日本のプライベートエクイティファンドの仕組みとは
プライベートエクイティファンドに転職を希望される方は多いですが、意外とプライベートエクイティファンドの仕組みの基本をご存じでない方もいらっしゃいますので、以下に解説します。
ファンド、LP、GP、ポートフォリオの4つをまず覚えましょう。
ファンド額が100億円だとします。すると、ファンドのバランスシートは左側が100億円(正確にはキャピタルコールして投資家から振り込まれなければなりませんが、便宜上こう書きます。)、右側にLP投資家出資分(Limited Partners=資金の出し手)と、GP(General Partner=ファンド運用者)出資分が来ます。GP出資分は最低限2%がスタンダードであり、ブラックストーンなど時には10%くらい、自社のパートナーがファンドに出資している強気のファンドもあります。
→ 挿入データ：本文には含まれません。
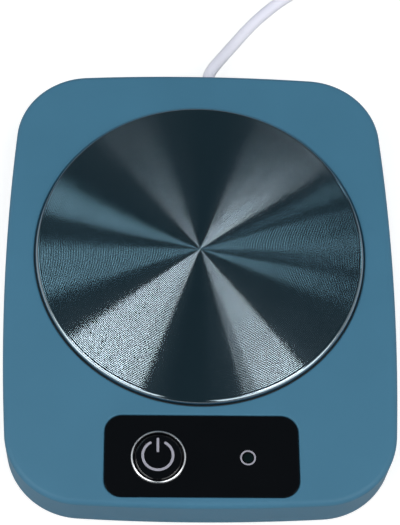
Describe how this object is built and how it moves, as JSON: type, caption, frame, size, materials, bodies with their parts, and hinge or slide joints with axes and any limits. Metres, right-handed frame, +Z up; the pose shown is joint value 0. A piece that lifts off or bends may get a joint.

日本のLP投資家は、都銀、地銀、信託銀行、DBJなど銀行系、日本生命や大同などの保険会社が中心です。海外からのLP投資家としては、公的年金基金、企業年金、大学基金、ファンドオブファンズ、ファミリーオフィスなどがあげられます。なおGPとしては有名なのが、ユニゾンキャピタルやアドバンテッジパートナーズ、カーライルやKKRなどお馴染みのプライベートエクイティファームです。
さて、このような投資家から集めた資金を、GPが運用担当を担います。具体的に言えば、投資先を探し、投資を実行し、バリューアップを図り、10年以内(時には2年くらいまで伸びますが)にエグジットして資金回収し、投資家にリターンを分配するという大変息の長いビジネスモデルです。
プライベートエクイティファンドのリターン
なおGPはファンド総額に対し、最初の5年間の投資期間は毎年2%前後マネジメントフィーを徴収し、続く5年間は1%から1.5%などに落ちるのが一般的です。次号ファンドが設定されると、前のファンドからのマネジメントフィーはオフセットされることが一般的です。
プライベートエクイティファンドでは、投資家への優先リターンとして年間8%が設定されていることが一般的です。IRR8%を超える分の20%程度を、GPが”キャリー”として受け取り、これが時に、巨額の報酬の源泉となります。
プライベートエクイティファンドの目標リターンは、ネットで2.5%、IRR25% などと言われますが、正直、この水準のリターンを安定的に出しているファンドはそうはありません。なぜだか業界全体が、”2.5倍、25%を目指しています”というのが、慣習になっています。
プライベートエクイティ転職へのインプリケーション
この仕組みを考えたとき、転職志望者へのインプリケーションは、以下の通りです。
①キャリーをもらって巨額の収入が入ってくるかもしれないが、それは10年に及ぶファンド運営が終わった後での話。根気が必要
②長年にわたり、投資家や投資先、同僚と働くので、長期的な信頼関係、長期的な人間関係を築ける信頼度の高さが何よりも重要。正直で誠実だという評判が生命線
③ファンドサイズが大きくなると、かなり安定したビジネス。毎年ファンドサイズの2%前後が入ってくるので、かりに1000億円ファンドだと毎年マネジメントフィーだけで20億くらい入ってくる。5年間の投資期間にわたり、5年で100億の売り上げが確定したことと同じことを意味する。
しかしチームサイズは10人、20人と小さいことが一般的なので、ファンド創業者クラスのパートナーは比較的楽なライフスタイルで大儲けすることになります。(ただし若手のアソシエイトは、給料が低くてもなりたい人がたくさんいて競争的なので、仕事量は減りますが、投資銀行時代よりは給料は下がることが多いです。)